From a personal perspective, my confidence has grown immeasurably since starting teaching. I am more organized and more confident in presenting myself in general. For all the times I have been exhausted or frustrated with students arriving late, I have never regretted taking the course or wished to be back temping. Having experience of being a teacher and a student I make sure to support other teachers and students as much as I can. Seeing how vulnerable students are to homesickness, exploitative landlords and the like, I know it is important the classroom is a place of fun, understanding and respite.

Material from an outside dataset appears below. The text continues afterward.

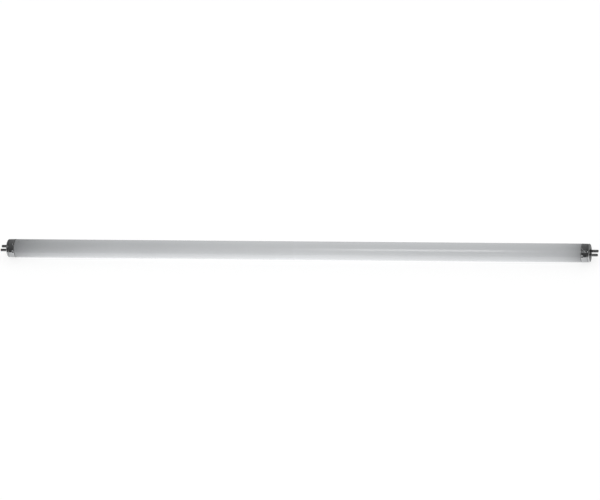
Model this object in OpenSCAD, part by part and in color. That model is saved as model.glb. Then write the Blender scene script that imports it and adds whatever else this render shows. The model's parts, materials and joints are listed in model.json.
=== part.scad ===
// Straight fluorescent tube, 16 mm glass, with a two-pin cap on each end.
// The axis lies along X, with the origin at its middle, and the pins of both
// ends lie side by side in the XY plane. Sizes are in millimetres.
// The pieces of one end are drawn with Z along the axis: z = 0 is the end
// face of the cap and z grows out of the lamp. at_end() puts them in place.

/* [Lamp] */
// Length between the end faces of the two caps
face_to_face = 516.9; // [130:0.1:600]
// Outer diameter of the glass
tube_d = 16; // [15:0.1:20]
// Wall of the glass tube and of the stem that closes it
glass_wall = 0.8; // [0.6:0.05:0.9]

/* [Cap] */
// Length of the cap, from its open edge to its end face
cap_len = 7; // [6.5:0.1:10]
// Sheet thickness of the cap
cap_wall = 0.3; // [0.2:0.05:0.4]
// Outer radius of the bend between skirt and end face
shoulder_r = 1.2; // [0.9:0.1:1.3]
// How far the bead at the open edge stands out
bead_rise = 0.12; // [0.05:0.01:0.2]
// Length of the bead along the skirt
bead_len = 0.7; // [0.5:0.1:1]
// Depth of the rolled groove that holds the insulator
groove_depth = 0.25; // [0.15:0.05:0.35]
// Width of the rolled groove
groove_w = 0.8; // [0.6:0.1:1]

/* [Crimps] */
// Number of crimp dents round the open edge of a cap
crimp_count = 8; // [4:1:10]
// Depth of a dent
crimp_depth = 0.32; // [0.15:0.01:0.36]
// Radius of the round punch that makes a dent
crimp_punch_r = 1.6; // [1:0.1:2]
// Distance from the open edge to the middle of a dent
crimp_inset = 0.9; // [0.6:0.1:1.2]

/* [Insulator] */
// Thickness of the insulating disc behind the end face
disc_t = 1; // [0.9:0.05:1.2]
// Radius of each round end of the boss that fills the cap's window
boss_r = 2.2; // [2:0.1:2.6]
// How far the boss stands out of the end face
boss_rise = 0.1; // [0.05:0.05:0.3]

/* [Pins] */
// Distance between the centres of the two pins
pin_pitch = 4.75; // [4.5:0.05:5]
// Diameter of a pin
pin_d = 2.36; // [2.2:0.02:2.6]
// How far the pins reach past the end face
pin_len = 6.6; // [6:0.1:7.6]
// Radius of the pin's rounded nose
nose_r = 0.7; // [0.3:0.05:0.9]
// Radius of the collar that seats a pin on the boss
collar_r = 1.6; // [1.4:0.05:1.8]
// Thickness of that collar
collar_t = 0.3; // [0.2:0.05:0.4]
// Rounding of the collar's outer edge
collar_edge_r = 0.1; // [0.05:0.05:0.15]
// Diameter of the shank in the insulator
shank_d = 1.8; // [1.6:0.05:2]
// Radius of the rivet head behind the insulator
rivet_r = 1.5; // [1.3:0.05:1.7]
// Thickness of the rivet head
rivet_t = 0.45; // [0.3:0.05:0.6]
// Diameter of the blind hole that takes the lead wire
wire_hole_d = 1.2; // [1:0.05:1.3]
// How far that hole runs past the end face
wire_hole_len = 1.8; // [1:0.1:2.4]

/* [Glass ends] */
// Cement between the cap's skirt and the neck of the glass
cement_gap = 0.5; // [0.4:0.05:0.8]
// Room between the insulator and the sealed edge of the glass
wire_room = 1.6; // [1.4:0.1:2]
// Length of the step from the tube down to its neck
step_len = 1; // [0.8:0.1:1.4]
// How much of that step shows outside the cap
step_lead = 0.6; // [0.6:0.05:0.8]
// Outer radius of the stem tube
stem_r = 3.4; // [3.2:0.1:3.8]
// Length of the flare that joins the stem to the neck
flare_len = 5; // [4:0.1:8]
// Depth of the pinch below the sealed edge
stem_len = 15; // [12:0.5:25]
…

The stimulating classroom environment has brought a great richness to my life, and I have met many interesting students. There is lots of laughter in the classroom. My tutor at Hastings told me that if I didn't enjoy the students then I was in the wrong job. This is true. I have been moved to cry with laughter at times, most noticeably when escorting a class around a Tintin exhibition. One student, from Poland, was baffled: 'You like him? But he is always in trouble', was her response. I have met wonderful people and learnt interesting facts about other cultures. This year, as every year, they will be eating fish in Poland at Christmas and going door to door singing carols. I got to cheer on a wide number of international teams during Euro 2004, in which The Czech Republic shone, as well as rub it in when England (occasionally) come out on top. I have been invited to a host of other countries.

 

   

A bit of advice

One thing I was taught in Hastings was always to wear my 'giraffe ears', to listen very carefully to what goes on around me, not to miss the whispered answer from the shiest Nepalese student. This has served me well as a writer too, and the creativity and stimulus of my job sit side by side with my desire to live an independent and interesting life in which I am myself.